At the other end of the spectrum are consumers with credit card debt paying 16% interest, implicitly choosing (or having to pay) a 16% discount rate.[4] If they don’t pay the transmission owner that $100 up front, instead paying down credit card debt by that amount, they could save $16 in credit card interest. But there’s around $840 billion in aggregate credit card debt,[5] versus $18 trillion in bank accounts, so there’s a rough ratio of 20-1 for a low discount rate of 0.10% versus a high discount rate of 16%.

I hope I haven’t lost you because we still need to compare consumers’ discount rate with an estimate of what the transmission owner charges consumers for the time value of money.

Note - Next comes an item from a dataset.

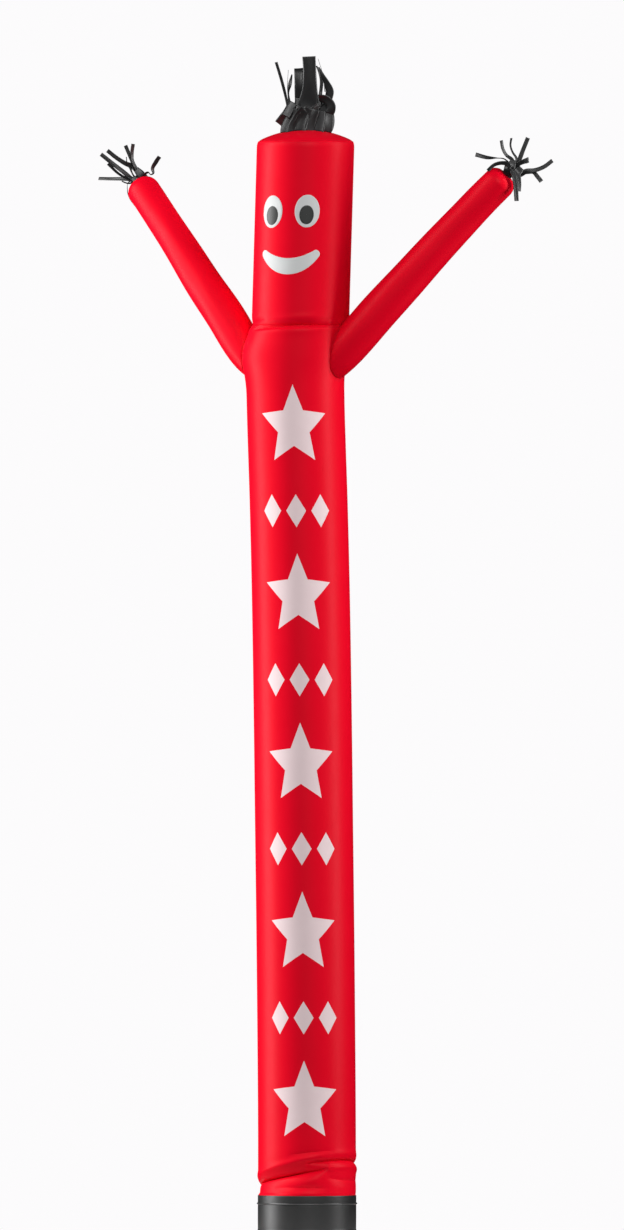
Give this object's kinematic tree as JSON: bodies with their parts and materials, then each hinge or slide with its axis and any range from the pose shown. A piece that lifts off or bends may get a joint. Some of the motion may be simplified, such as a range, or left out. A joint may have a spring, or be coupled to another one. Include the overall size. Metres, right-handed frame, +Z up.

It’s roughly 9% using current allowed returns (weighted average cost of capital including income tax allowance).[6]

Based on the foregoing, the vast bulk of consumers would rather pay now than pay later. For every $100, forego $0.10 now versus pay $9 a year from now. Conceptually most consumers would take $100 from a bank account, foregoing $0.10 in annual interest, in order to pay a transmission owner that would otherwise charge an extra $9 a year later.

Cut to the April NOPR

Now we can cut to FERC’s April Notice of Proposed Rulemaking, which suggests the opposite — that consumers overall would rather pay later. The NOPR says: “… we are concerned that the CWIP Incentive, if made available for Long-Term Regional Transmission Facilities, may shift too much risk to consumers to the benefit of public utility transmission providers in a manner that renders commission-jurisdictional rates unjust and unreasonable.”[7]

There’s no analysis supporting this conclusion — it’s just asserted. As I pointed out above, the transmission owner charges consumers for its return under either approach; it’s just pay me now or pay me later. And most consumers would rather pay now because of their low discount rate, as well as to avoid what the commission has called “rate shock” if the return on large projects is deferred and accumulated until the project goes into service.[8]

Perhaps the NOPR’s focus is on situations when the project is abandoned instead of going into service. The NOPR says: “Should the regional transmission facilities not be placed in service, then ratepayers will have financed the construction of such facilities that were not used and useful, while ultimately receiving no benefits from such facilities.”[9]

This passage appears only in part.